In 1983 Spell-Write was published by NZCER. It was a simple book of Alphabet and Essential Lists, Groups of Words, a 'How to Learn a Word' Chart and a few spelling rules.

It was simple, but powerful. Its power came from the teachers whose hands the book was placed. Teachers who had extraordinary insight into the process of teaching literacy. They absorbed Spell-Write into their current practice. They knew what to do. They knew 'The Spell-Write Way'. Nobody called it 'The Spell-Write Way' it was just 'what teachers did'.

This sophisticated knowledge had evolved over decades in an education system, led by Beeby, that respected the learner. That knew teaching was best when it was holistic and balanced in its approach and the needs of the learners constantly informed teaching.

The arts played a big part. The arts; drama, dance, music and visual art connected the child to their learning. To teach literacy we must first know how to use the arts as a teaching tool. Beeby recognise this in the practice of teachers like Sylvia Ashton-Warner and Elwyn Richardson, and the arts advisory service was born.

With the new millennia came change. I was the last Primary School Art Adviser in the Wellington Region. Like many advisers at the time I had to choose to become a numeracy adviser or leave the service. I left. We now only have numeracy and literacy advisers.

Teachers confidence in their 'way', their knowledge was weakened and threatened. Wave after wave of new claims from influential people, people with easy access to the media, they swamped the humble hard working and skilled practitioner. Who were these people? They were the academics pushing their narrow agendas to make their mark, the 'overseas experts' giving keynote speeches at conferences and the education publishers at these same events selling their wares with their 'international expertise', all paid for by schools under the column of PLD. Tomorrow schools roll out ensured these influences would thrive.

How did this impact Spell-Write? Well it continues to be published and used in NZ classrooms with over 750 teachers and 5,000 student using it online as I write this blog  Thanks to the resourceful, capable and resilient teachers who held their ground, Spell-Write continues to be a valuable resource. Teachers who tap into the deep well of knowledge that is our education heritage know how to use Spell-Write. They know 'The Spell-Write Way'.

More Writing Prompts, Please

I am frequently asked for ‘Writing Prompts’ that will help to get student's writing. I was initially confused by this often repeated request. Now I realise it's because it's the wrong request. It's the wrong question.

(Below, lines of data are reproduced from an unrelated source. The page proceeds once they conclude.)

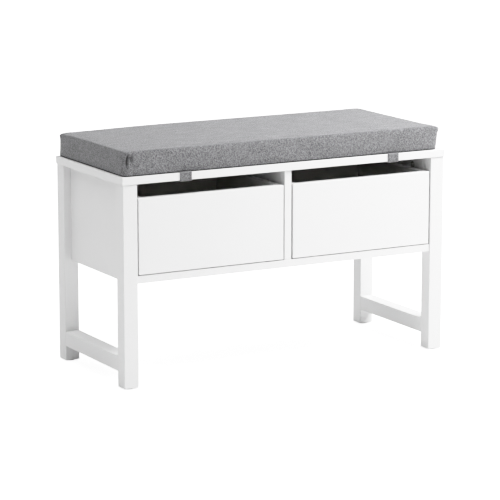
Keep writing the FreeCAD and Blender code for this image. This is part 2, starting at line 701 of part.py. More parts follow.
def screw_profile(play):
    """The countersunk screw's profile, or with some play its hole's, from the head's face."""
    head, shank = (f"(drawer_screw_{part} / 2 + {play})" for part in ("head", "diameter"))
    length = f"(drawer_screw_length + {play})"
    return [
        ("0", "0"), (head, "0"), (shank, "drawer_screw_head_height"),
        (shank, f"{length} - drawer_screw_diameter"), ("0", length),
    ]


def drawer_side(name, middle, hand, sign, inward):
    """A drawer side, grooved for the floor and drilled for its fittings."""
    place = (f"{middle} + {sign}{DRAWER_SIDE_X}", DRAWER_SIDE_Y, DRAWER_BOTTOM)
    body = block(f"{name}_{hand}_side", ("drawer_wall", DRAWER_SIDE_LENGTH, DRAWER_HEIGHT), place)
    dowel_spots = [("0", f"{level} - {DRAWER_BOTTOM}") for level in DRAWER_DOWEL_HEIGHTS]
    drill(body, "-Y", dowel_spots, THIN_DOWEL_HOLE, EDGE_DOWEL_DEPTH)
    cam_level = f"drawer_cam_place - {DRAWER_BOTTOM}"
    drill(body, "-Y", [("0", cam_level)], "bolt_hole_diameter", "cam_distance")
    cam_spot = (f"cam_distance - {DRAWER_SIDE_LENGTH} / 2", cam_level)
    drill(body, inward, [cam_spot], SMALL_CAM_HOLE, SMALL_CAM_DEPTH)
    groove_centre = ("0", DRAWER_GROOVE_Z)
    groove(body, inward, DRAWER_SIDE_LENGTH, DRAWER_GROOVE_WIDTH, groove_centre, "drawer_groove_depth")
    pad_reach = f"({DRAWER_SIDE_LENGTH} / 2 - drawer_pad_end_distance)"
    pad_spots = [("0", along) for along in both_signs(pad_reach)]
    drill(body, "-Z", pad_spots, "drawer_pad_pin_diameter + hole_play", "drawer_pad_pin_length + end_play")
    screw_y = f"{DRAWER_BACK_MIDDLE_Y} - {DRAWER_SIDE_Y}"
    for level in DRAWER_SCREW_HEIGHTS:
        start = (f"{sign}drawer_wall / 2", screw_y, f"{level} - {DRAWER_BOTTOM}")
        turned(body, inward, start, screw_profile("hole_play / 2"), "PartDesign::Groove")


def drawer_back(name, middle):
    """The drawer's back, between its sides."""
    place = (middle, DRAWER_BACK_MIDDLE_Y, DRAWER_BOTTOM)
    body = block(f"{name}_back", (f"(2 * {DRAWER_INNER_X})", "drawer_wall", DRAWER_HEIGHT), place)
    spots = [("0", f"{level} - {DRAWER_BOTTOM}") for level in DRAWER_SCREW_HEIGHTS]
    screw_depth = "drawer_screw_length - drawer_wall + end_play"
    for face in ("-X", "+X"):
        drill(body, face, spots, "drawer_screw_diameter + hole_play", screw_depth)
    groove_length = f"(2 * {DRAWER_INNER_X})"
    groove(body, "-Y", groove_length, DRAWER_GROOVE_WIDTH, ("0", DRAWER_GROOVE_Z), "drawer_groove_depth")


def drawer_floor(name, middle):
    """The thin floor in the grooves of the four walls."""
    reach = "(drawer_groove_depth - end_play)"
    front_y = f"({DRAWER_JOINT_Y} - {reach})"
    back_y = f"({DRAWER_BACK_Y} - drawer_wall + {reach})"
    size = (f"(2 * {DRAWER_INNER_X} + 2 * {reach})", f"({back_y} - {front_y})", "drawer_floor_thickness")
    block(f"{name}_floor", size, (middle, f"({back_y} + {front_y}) / 2", DRAWER_FLOOR_Z))


def drawer_pads(name, shift):
    """Low-friction pads, pinned under the sides, that slide on the shelf."""
    radius, pin = "drawer_pad_diameter / 2", "drawer_pad_pin_diameter / 2"
    pin_end = "drawer_pad_height + drawer_pad_pin_length"
    profile = [
        ("0", "0"), (f"{radius} - glide_round", "0"), (radius, "glide_round"),
        (radius, "drawer_pad_height"), (pin, "drawer_pad_height"), (pin, f"{pin_end} - {pin}"),
        ("0", pin_end),
    ]
    start = (DRAWER_SIDE_X, f"{DRAWER_JOINT_Y} + drawer_pad_end_distance", "shelf_top + sliding_play")
    body = new_body(f"{name}_pads", shift)
    row = f"({DRAWER_SIDE_LENGTH} - 2 * drawer_pad_end_distance)"
    repeat(body, [turned(body, "+Z", start, profile)], ("YZ_Plane",), ("Y", row, 2))


def drawer_fittings(name, shift):
    """The dowels and cams of the front corners, and the screws of the back ones."""
    mirror = ("YZ_Plane",)
    dowel_start = (DRAWER_SIDE_X, f"{DRAWER_JOINT_Y} - dowel_in_board", "drawer_dowel_low")
    dowels(f"{name}_dowels", "+Y", dowel_start, "thin_dowel_diameter", mirror,
           ("Z", "drawer_dowel_step", 2), shift)
    bolt_start = (DRAWER_SIDE_X, DRAWER_JOINT_Y, "drawer_cam_place")
    cam_bolts(f"{name}_cam_bolts", "+Y", bolt_start, mirror, shift)
    cam_y = f"{DRAWER_JOINT_Y} + cam_distance"
    cam_nuts(f"{name}_cam_nuts", "-X", (DRAWER_INNER_X, cam_y, "drawer_cam_place"), "-Y",
             (DRAWER_SIDE_X, f"{cam_y} - small_cam_diameter / 2", "drawer_cam_place"),
             "small_", mirror, shift)
    screw_start = (DRAWER_OUTER_X, DRAWER_BACK_MIDDLE_Y, "drawer_screw_low")
    body = new_body(f"{name}_screws", shift)
    screw = turned(body, "-X", screw_start, screw_profile("0"))
    cross = recess(body, "+X", screw_start, "cross_depth",
                   lambda sketch: add_cross(sketch, "cross_length", "cross_width"))
    repeat(body, [screw, cross], mirror, ("Z", "drawer_screw_step", 2))


for side, sign_x, _ in SIDES:
    name = f"{side}_drawer"
    middle = f"{sign_x}{BAY_X}"
    drawer_front(name, middle)
    for hand, sign, inward in SIDES:
        drawer_side(name, middle, hand, sign, inward)
    drawer_back(name, middle)
    drawer_floor(name, middle)
    drawer_pads(name, (middle, "0", "0"))
    drawer_fittings(name, (middle, "0", "0"))


# ---- cushion and straps ----------------------------------------------------------------------

CLOTH_REACH = "(cloth_thickness + foam_play)"


def upright(edge):
    """Whether an edge runs straight up."""
    ends = [vertex.Point for vertex in edge.Vertexes]
    return abs(ends[0].z - ends[1].z) > 1


def cushion_block(label, inset, low, high, corner):
    """A cushion-shaped block, inset from the cushion's outline, with rounded corners."""
    body = new_body(label, ("cushion_shift_x", "0", f"seat_board_top + {low}"))
    sketch = new_sketch(body, "XY_Plane")
    add_rectangle(sketch, f"(cushion_length - 2 * {inset})", f"(cushion_depth - 2 * {inset})")
    pad = body.newObject("PartDesign::Pad", f"{label}_pad")
    pad.Profile = sketch
    bind(pad, Length=f"{high} - {low}")
    return body, fillet(body, pad, upright, corner)


def round_top(body, feature, radius):
    """Round the edges of a feature's upper face."""
    doc.recompute()
    top = feature.Shape.BoundBox.ZMax
    return fillet(body, feature, lambda edge: edge.BoundBox.ZMin > top - 0.01, radius)


def cushion():
    """The foam block, the cover drawn over it, and the cloth that closes the cover below."""
    cover, shell = cushion_block("cushion_cover", "0", "0", "cushion_height", "cushion_corner")
    shell = round_top(cover, shell, "cushion_edge")
    doc.recompute()
    faces = enumerate(shell.Shape.Faces, start=1)
    open_face = next(f"Face{number}" for number, face in faces if face.BoundBox.ZMax < 0.01)
    hollow = cover.newObject("PartDesign::Thickness", "cushion_cover_hollow")
    hollow.Base = (shell, [open_face])
    hollow.Reversed = True
    bind(hollow, Value="cloth_thickness")
    corner = f"cushion_corner - {CLOTH_REACH}"
    foam, shape = cushion_block("cushion_foam", CLOTH_REACH, CLOTH_REACH,
                                f"cushion_height - {CLOTH_REACH}", corner)
    round_top(foam, shape, f"cushion_edge - {CLOTH_REACH}")
    cushion_block("cushion_bottom_cloth", CLOTH_REACH, "0", "cloth_thickness", corner)


def strap(end, side, along, tail):
    """A flat strap from the cushion's lower edge, round the board's edge and back under it."""
    sign = "-" if end == "front" else ""
    outer = f"{sign}(bench_depth / 2 + strap_thickness)"
    edge = f"{sign}bench_depth / 2"
    tail_end = f"{sign}(bench_depth / 2 - {tail})"
    hem = f"{sign}cushion_depth / 2"
    inner_z = f"({BOARD_UNDERSIDE} - patch_thickness)"
    outer_z = f"({inner_z} - strap_thickness)"
    upper_z = "(seat_board_top + strap_thickness)"
    body = new_body(f"{end}_{side}_strap", (along, "0", "0"))
    sketch = new_sketch(body, "YZ_Plane")
    add_outline(sketch, [
        (outer, outer_z), (outer, upper_z), (hem, upper_z), (hem, "seat_board_top"),
        (edge, "seat_board_top"), (edge, inner_z), (tail_end, inner_z), (tail_end, outer_z),
    ])
    pad = body.newObject("PartDesign::Pad", f"{body.Name}_pad")
    pad.Profile = sketch
    pad.Midplane = True
    bind(pad, Length="strap_width")
    reach = sheet.bench_depth / 2 + sheet.strap_thickness
    fillet(body, pad, lambda line: abs(abs(line.CenterOfMass.y) - reach) < 0.01 and
           abs(line.CenterOfMass.x) < 0.01, "strap_round")


def strap_patches():
    """Hook-and-loop patches, stuck under the board where the straps' tails lie."""
    body = new_body("strap_patches", ("0", "0", BOARD_UNDERSIDE))
    sketch = new_sketch(body, "XY_Plane")
    for along in ("left_strap_place", "right_strap_place"):
        for sign, end in (("-", "front"), ("", "rear")):
            length = f"{end}_patch_length"
            centre = f"{sign}(bench_depth / 2 - {end}_strap_tail + {length} / 2)"
            add_rectangle(sketch, "strap_width", length, (along, centre))
    pad = body.newObject("PartDesign::Pad", "strap_patches_pad")
    pad.Profile = sketch
    pad.Reversed = True
    bind(pad, Length="patch_thickness")


cushion()
for side in ("left", "right"):
    for end in ("front", "rear"):
        strap(end, side, f"{side}_strap_place", f"{end}_strap_tail")
strap_patches()


# ---- check and write -------------------------------------------------------------------------

doc.recompute()
for item in doc.Objects:
    if {"Invalid", "Error"} & set(item.State):
        raise RuntimeError(f"{item.Name} failed: {item.State}")
    if item.TypeId in ("PartDesign::Pocket", "PartDesign::Groove"):
        if item.Shape.Volume > item.BaseFeature.Shape.Volume - 0.01:
            raise RuntimeError(f"{item.Name} cuts nothing")

bodies = [item for item in doc.Objects if item.TypeId == "PartDesign::Body"]
for body in bodies:
    if body.Shape.isNull() or not body.Shape.isValid():
        raise RuntimeError(f"{body.Label} has no valid shape")

os.makedirs("parts", exist_ok=True)
for body in bodies:
    body.Shape.exportStep(f"parts/{body.Label}.step")
    print(body.Label, len(body.Shape.Solids), round(body.Shape.Volume), "mm3")
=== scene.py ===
import math

import bpy
import numpy as np
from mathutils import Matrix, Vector, noise


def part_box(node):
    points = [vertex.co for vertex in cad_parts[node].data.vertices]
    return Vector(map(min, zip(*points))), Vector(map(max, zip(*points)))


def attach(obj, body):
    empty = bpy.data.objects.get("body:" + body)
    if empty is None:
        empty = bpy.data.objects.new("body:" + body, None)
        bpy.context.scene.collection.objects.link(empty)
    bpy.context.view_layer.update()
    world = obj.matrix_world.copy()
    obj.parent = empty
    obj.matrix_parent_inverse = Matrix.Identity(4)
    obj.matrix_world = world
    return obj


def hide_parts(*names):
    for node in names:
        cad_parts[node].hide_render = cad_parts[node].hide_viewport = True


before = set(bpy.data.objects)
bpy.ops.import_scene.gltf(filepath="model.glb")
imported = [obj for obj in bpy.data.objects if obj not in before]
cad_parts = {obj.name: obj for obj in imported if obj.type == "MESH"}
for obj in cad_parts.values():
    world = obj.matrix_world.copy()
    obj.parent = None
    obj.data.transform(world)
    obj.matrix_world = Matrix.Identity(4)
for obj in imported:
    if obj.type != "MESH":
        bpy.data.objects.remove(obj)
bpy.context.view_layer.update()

MM = 0.001

# ---------------------------------------------------------------- camera, stage and light

AZIMUTH = math.radians(-28.84)
ELEVATION = math.radians(11.26)
DISTANCE = 5.084
LENS = 182.3
AIM = Vector((-0.0042, 0.0, 0.2140))
SKY_STARTS, SKY_FULL = 0.50, 0.85
BACKDROP = 2.0
FLOOR_REACH = 40.0
FLOOR_GLOW = 1.2
BRIGHTEST = 1.8
TONES = (
    (0.02, 0.02), (0.06, 0.062), (0.165, 0.167), (0.36, 0.36), (0.68, 0.64), (1.04, 0.84), (1.45, 0.95),
)


def add_camera():
    """A long lens at the viewing angle, with no shift and no depth of field."""
    level = math.cos(ELEVATION)
    back = Vector((math.sin(AZIMUTH) * level, -math.cos(AZIMUTH) * level, math.sin(ELEVATION)))
    data = bpy.data.cameras.new("camera")
    data.sensor_width = 36
    data.lens = LENS
    data.clip_end = 200
    camera = bpy.data.objects.new("camera", data)
    camera.location = AIM + back * DISTANCE
    camera.rotation_mode = "QUATERNION"
    camera.rotation_quaternion = (-back).to_track_quat("-Z", "Y")
    bpy.context.collection.objects.link(camera)
    bpy.context.scene.camera = camera


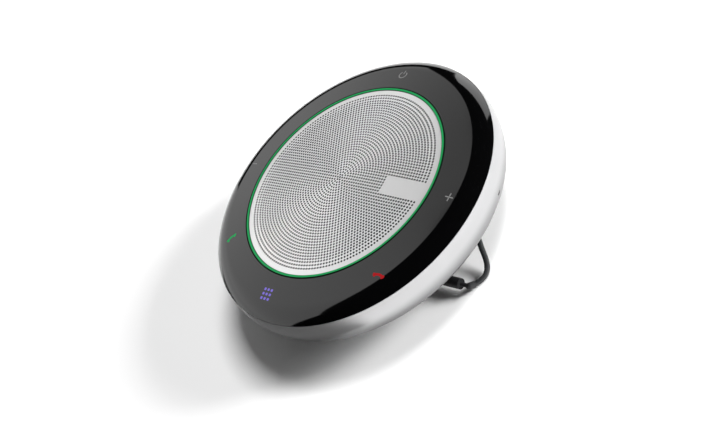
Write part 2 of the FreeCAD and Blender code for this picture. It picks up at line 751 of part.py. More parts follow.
def make_battery():
    """Flat lithium cell between the screw posts, with a foam pad that holds it down."""
    half_length = around(BASE_SCREWS_AT, BASE_SCREW_ANGLES[1])[1] + " - post_radius - battery_side_gap"
    cell = box("cell_blank", ("battery_width", times(half_length, 2), "battery_thickness"),
               ("-1.5 - battery_width", times(half_length, -1), "base_lift + base_wall"))
    rounded = document.addObject("Part::Fillet", "cell_rounded")
    rounded.Base = cell
    document.recompute()
    upright = [n for n, edge in enumerate(cell.Shape.Edges, start=1)
               if abs(edge.tangentAt(edge.FirstParameter).z) > 0.99]
    rounded.Edges = [(n, 2.0, 2.0) for n in upright]
    keep("battery_cell", rounded)
    keep("battery_pad", box("battery_pad",
                            ("neck_radius - neck_wall - 9.8", "neck_radius - neck_wall - 1.8",
                             "base_top - base_lift - base_wall - battery_thickness"),
                            ("6.3 - neck_radius + neck_wall", "0.9 - 0.5 * neck_radius + 0.5 * neck_wall",
                             "base_lift + base_wall + battery_thickness")))


make_bottom_housing()
make_base_cover()
make_foot_ring()
make_battery()


# ---- electronics ------------------------------------------------------------------------------

def make_main_board():
    """Round board on standoffs, with its shield can, radio module, chips and sockets."""
    blank = cylinder("board_blank", BOARD_RADIUS, "board_sheet", ("0", "0", BOARD_FOOT))
    tools = cylinders_around("board_slot", BASE_SCREWS_AT, BASE_SCREW_ANGLES,
                             "boss_radius + 0.4", "board_sheet + 2", BOARD_FOOT + " - 1")
    tools += cylinders_around("board_hole", BOARD_SCREWS_AT, BOARD_SCREW_ANGLES,
                              "1.1", "board_sheet + 2", BOARD_FOOT + " - 1")
    keep("main_board", cut("main_board", blank, tools))
    screws("board_screws", BOARD_SCREWS_AT, BOARD_SCREW_ANGLES,
           ("1.8", "1.1", BOARD_TOP, BOARD_TOP + " + 0.5"),
           ("0.85", "2.9", BOARD_TOP + " - 2.9"))
    left_edge = times(BOARD_RADIUS, -1)
    can = box("can_outside", ("12.5", "14", "2.2"), (left_edge + " + 5.9", "-7", BOARD_TOP))
    hollow = box("can_inside", ("12.1", "13.6", "2"), (left_edge + " + 6.1", "-6.8", BOARD_TOP))
    keep("shield_can", cut("shield_can", can, [hollow]))
    keep("radio_module", box("radio_module", ("10", "12", "1.6"),
                             (times(BOARD_RADIUS, 0.5) + " - 1.7", times(BOARD_RADIUS, -0.1) + " - 15.66",
                              BOARD_TOP)))
    chips = [
        box("processor", ("9", "9", "1.1"), (left_edge + " + 7.9", "-4.5", BOARD_TOP)),
        box("amplifier", ("6", "6", "1"), ("-3", "18", BOARD_TOP)),
        box("codec", ("5", "5", "0.9"), ("-4", "-23", BOARD_TOP)),
        box("memory", ("6", "8", "0.9"), (BOARD_RADIUS + " - 17.4", "-4", BOARD_TOP)),
    ]
    keep("board_chips", grouped("board_chips", chips))
    sockets = [
        box("cord_socket", ("6", "7", "2.6"), (BOARD_RADIUS + " - 12.4", "9.5", BOARD_TOP)),
        box("battery_socket", ("7", "4", "2.6"), ("-16", BOARD_RADIUS + " - 17.4", BOARD_TOP)),
        box("speaker_socket", ("6", "4", "2.6"), ("4", BOARD_RADIUS + " - 9.4", BOARD_TOP)),
    ]
    keep("board_sockets", grouped("board_sockets", sockets))


def make_microphone():
    """Microphone capsule in a rubber boot behind the slot in the band."""
    boot_face = "rim_radius - band_wall - fit_gap - housing_wall - 0.9"
    block = box("boot_block", ("3.6", "5.4", "4.2"), (boot_face + " - 3.6", "-2.7", "mic_height - 1.3"))
    pocket = document.addObject("Part::Cylinder", "boot_pocket")
    capsule = document.addObject("Part::Cylinder", "capsule")
    for barrel, radius in ((pocket, "mic_radius"), (capsule, "mic_radius - 0.02")):
        barrel.setExpression("Radius", bound(radius))
        barrel.setExpression("Height", bound("mic_depth"))
        barrel.Placement.Rotation = FreeCAD.Rotation(FreeCAD.Vector(0, 0, 1), FreeCAD.Vector(1, 0, 0))
        place(barrel, boot_face + " - 3.6", "0", "mic_height + 0.8")
    bore = box("boot_bore", ("4", "1", "mic_slot_height"),
               (boot_face + " - 3", "-0.5", "mic_height - 0.5 * mic_slot_height"))
    boot = cut("boot_cut", block, [pocket, bore])
    keep("microphone_boot", turned_about_z(grouped("microphone_boot", [boot]), "mic_angle"))
    keep("microphone", turned_about_z(grouped("microphone", [capsule]), "mic_angle"))


# ---- cord and plug ----------------------------------------------------------------------------

def cord_path(points):
    """Straight runs joined by tangent arcs as large as the two runs at each point allow."""
    spots = [FreeCAD.Vector(*point) for point in points]
    edges = []
    radii = []
    here = spots[0]
    for before, corner, after in zip(spots, spots[1:], spots[2:]):
        incoming = (corner - before).normalize()
        outgoing = (after - corner).normalize()
        half_turn = incoming.getAngle(outgoing) / 2
        reach = 0.45 * min((corner - before).Length, (after - corner).Length)
        radius = reach / math.tan(half_turn)
        start = corner - incoming * reach
        end = corner + outgoing * reach
        inward = (outgoing - incoming).normalize()
        centre = corner + inward * (radius / math.cos(half_turn))
        middle = centre - inward * radius
        edges.append(Part.LineSegment(here, start).toShape())
        edges.append(Part.Arc(start, middle, end).toShape())
        radii.append(radius)
        here = end
    edges.append(Part.LineSegment(here, spots[-1]).toShape())
    return Part.Wire(edges), radii


def make_cord():
    """Wound cord as one solid, its free run as a tube, and the gland in the neck."""
    inner = "neck_radius + coil_gap"
    low = "base_top + coil_gap"
    keep("cord_winding", revolved("cord_winding", [
        (inner, low),
        (inner + " + 2 * turn_pitch - 0.1", low),
        (inner + " + 2 * turn_pitch - 0.1", low + " + 2 * turn_pitch - 0.1"),
        (inner + " + turn_pitch", low + " + 2 * turn_pitch - 0.1"),
        (inner + " + turn_pitch", low + " + turn_pitch"),
        (inner, low + " + turn_pitch"),
    ]))
    path, radii = cord_path(CORD_POINTS)
    radius = value("0.5 * cord_diameter")
    first = FreeCAD.Vector(*CORD_POINTS[0])
    ahead = FreeCAD.Vector(*CORD_POINTS[1]) - first
    ring = Part.Wire([Part.Circle(first, ahead, radius).toShape()])
    tube = path.makePipeShell([ring], True, False)
    feature = document.addObject("Part::Feature", "cord_tube")
    feature.Shape = tube
    keep("cord_tube", feature)
    print("cord arc radii", [round(r, 2) for r in radii])
    print("tube volume over section times length", tube.Volume / (math.pi * radius ** 2 * path.Length))
    keep("cord_gland", rod_between("cord_gland", GLAND_START, GLAND_TIP, "1.5", "1.2"))


def make_plug():
    """Plug in its slot: moulded body with a round barrel, metal shell, tongue and bent relief."""
    front = "plug_rear - plug_length"
    block = box("plug_block", ("plug_length", "plug_width", "plug_thickness"),
                (front, "plug_y - 0.5 * plug_width", "plug_z - 0.5 * plug_thickness"))
    rounded = document.addObject("Part::Fillet", "plug_rounded")
    rounded.Base = block
    document.recompute()
    along = [n for n, edge in enumerate(block.Shape.Edges, start=1)
             if abs(edge.tangentAt(edge.FirstParameter).x) > 0.99
             or (abs(edge.tangentAt(edge.FirstParameter).z) > 0.99 and edge.CenterOfMass.x > 30)]
    rounded.Edges = [(n, 1.6, 1.6) for n in along]
    barrel = document.addObject("Part::Cylinder", "plug_barrel")
    barrel.setExpression("Radius", bound("barrel_radius"))
    barrel.setExpression("Height", bound("barrel_end - plug_rear + 1"))
    barrel.Placement.Rotation = FreeCAD.Rotation(FreeCAD.Vector(0, 0, 1), FreeCAD.Vector(1, 0, 0))
    place(barrel, "plug_rear - 1", "plug_y", "plug_z")
    keep("plug_body", fused("plug_body", [rounded, barrel]))
    outside = box("shell_outside", ("shell_length", "shell_width", "shell_thickness"),
                  (front + " - shell_length", "plug_y - 0.5 * shell_width",
                   "plug_z - 0.5 * shell_thickness"))
    hollow = box("shell_inside", ("shell_length", "shell_width - 2 * shell_sheet",
                                  "shell_thickness - 2 * shell_sheet"),
                 (front + " - shell_length - 1", "plug_y - 0.5 * shell_width + shell_sheet",
                  "plug_z - 0.5 * shell_thickness + shell_sheet"))
    keep("plug_shell", cut("plug_shell", outside, [hollow]))
    keep("plug_tongue", box("plug_tongue", ("shell_length - 2", "shell_width - 2 * shell_sheet", "1.8"),
                            (front + " - shell_length + 1", "plug_y - 0.5 * shell_width + shell_sheet",
                             "plug_z - 0.5 * shell_thickness + shell_sheet")))
    end = (value("barrel_end"), value("plug_y"), value("plug_z"))
    knee = document.addObject("Part::Sphere", "elbow_knee")
    knee.setExpression("Radius", bound("elbow_radius"))
    knee.Placement.Base = FreeCAD.Vector(*ELBOW_POINT)
    keep("plug_elbow", fused("plug_elbow", [
        rod_between("elbow_stem", end, ELBOW_POINT, "stem_radius", "stem_radius"),
        knee,
        rod_between("elbow_sleeve", ELBOW_POINT, CORD_POINTS[-1], "elbow_radius", "elbow_radius"),
    ]))


make_main_board()
make_microphone()
make_cord()
make_plug()


# ---- check and write --------------------------------------------------------------------------

document.recompute()
for thing in document.Objects:
    if "Invalid" in thing.State or "Error" in thing.State:
        raise RuntimeError(f"{thing.Label} did not build: {thing.State}")
for label, thing in nodes.items():
    if thing.Shape.isNull() or not thing.Shape.isValid() or not thing.Shape.Solids:
        raise RuntimeError(f"{label} has no valid solid")

os.makedirs("parts", exist_ok=True)
for label, thing in nodes.items():
    thing.Shape.exportStep(f"parts/{label}.step")
print(len(nodes), "nodes")
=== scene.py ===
"""Studio picture of a round conference speakerphone, built round its CAD frame (metres, +Z up)."""
import math

import bmesh
import bpy
import numpy as np
from mathutils import Matrix, Vector


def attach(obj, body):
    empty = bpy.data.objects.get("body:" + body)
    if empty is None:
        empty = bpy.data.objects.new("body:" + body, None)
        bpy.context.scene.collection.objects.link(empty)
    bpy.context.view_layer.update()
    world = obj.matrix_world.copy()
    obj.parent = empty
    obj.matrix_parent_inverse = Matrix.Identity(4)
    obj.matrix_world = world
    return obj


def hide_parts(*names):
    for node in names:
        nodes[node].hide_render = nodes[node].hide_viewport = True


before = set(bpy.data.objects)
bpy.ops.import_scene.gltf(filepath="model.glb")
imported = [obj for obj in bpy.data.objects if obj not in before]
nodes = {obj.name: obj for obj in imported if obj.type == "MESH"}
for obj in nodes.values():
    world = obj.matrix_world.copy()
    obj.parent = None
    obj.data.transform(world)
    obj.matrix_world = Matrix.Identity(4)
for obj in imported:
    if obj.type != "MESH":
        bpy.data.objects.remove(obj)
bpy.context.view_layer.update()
scene = bpy.context.scene

# ---- camera -------------------------------------------------------------------------------------
# Hand-held view from above the cord side, rolled so that the power key points up and to the right.
CAMERA_PLACE = Vector((0.32641, -0.15403, 0.31807))
LOOK = Vector((-0.69775, 0.31922, -0.64128)).normalized()
ROLL = math.radians(-42.8)
LENS = 60.42
SENSOR_WIDTH = 36.0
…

The question that really needs to be asked is the deeper one. How do I connect to my students and their learning? How do I connect to find that magic moment when I see in my student’s eyes that I have captured them, when I know they are away and when I know they will work hard to find out more?

And the answer is; if a student is given time to explore a topic through the arts; music, drama, dance and visual art, the need for artificial prompts disappear. The arts provides the motivation to write by giving deep experiences, unique experiences that must be expressed. 

Draw it, paint it, sculpt it, make soundscapes, use dramatic play or dance to act out the feelings, the challenges and the observations. The capacity to unpack an idea through the arts is endless. All the enthusiastic conversation about the experiences a student is engaged with will provide all the vocabulary they need. The discussions provide the sentences and structure they need to ‘write about it’ and new discoveries give them something unique to say.

In this process you the teacher will be gifted all the information you need for their writing programme. What vocabulary to explore, what spelling skills and words they need to learn, what sentence structures and language features they need to improve their ability to communicate their experiences, observations, thoughts and ideas. 

Help them to have something worthwhile to write about, something that has captured their attention and delve into that with the arts. Don't worry if it is not yet a complete story. Primary age students often write really well about part of an idea, the part that is important to them, they are fascinated by the detail, the completed whole, the bigger picture, comes later.

An audience to hear their stories will help complete the process, but if a student is enthusiastic about their subject they will find their audience. Your role as the teacher is always to know when guidance is needed, what organisation they need to present their work and what needs to be taught to help them to the next step.